Influence of variable chemical conditions on EDTA-enhanced transport of metal ions in mildly acidic groundwater

Adsorption of Ni and Pb on aquifer sediments from Cape Cod, Massachusetts, USA increased with increasing pH and metal-ion concentration. Adsorption could be described quantitatively using a semi-mechanistic surface complexation model (SCM), in which adsorption is described using chemical reactions between metal ions and adsorption sites. Equilibrium reactive transport simulations incorporating the SCMs, formation of metal-ion–EDTA complexes, and either Fe(III)-oxyhydroxide solubility or Zn desorption from sediments identified important factors responsible for trends observed during transport experiments conducted with EDTA complexes of Ni, Zn, and Pb in the Cape Cod aquifer.
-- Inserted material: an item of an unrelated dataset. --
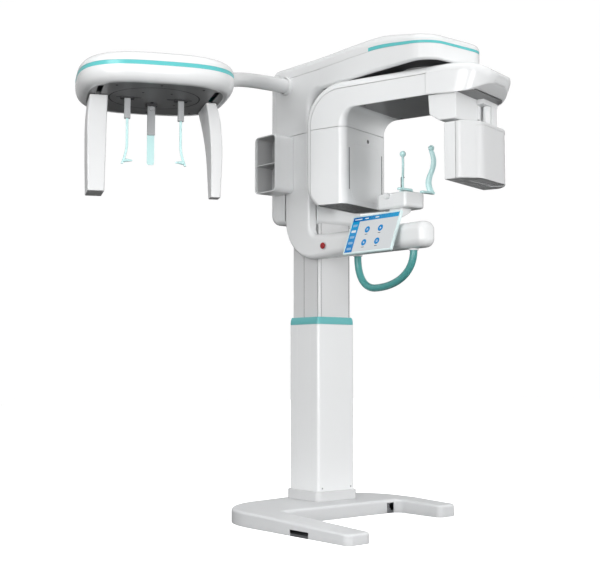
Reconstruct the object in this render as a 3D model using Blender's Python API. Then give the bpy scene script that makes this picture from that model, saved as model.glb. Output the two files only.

Dissociation of Pb–EDTA by Fe(III) is more favorable than Ni–EDTA because of differences in Ni- and Pb-adsorption to the sediments. Dissociation of Ni–EDTA becomes more favorable with decreasing Ni–EDTA concentration and decreasing pH. In contrast to Ni, Pb–EDTA can be dissociated by Zn desorbed from the aquifer sediments. Variability in adsorbed Zn concentrations has a large impact on Pb–EDTA dissociation.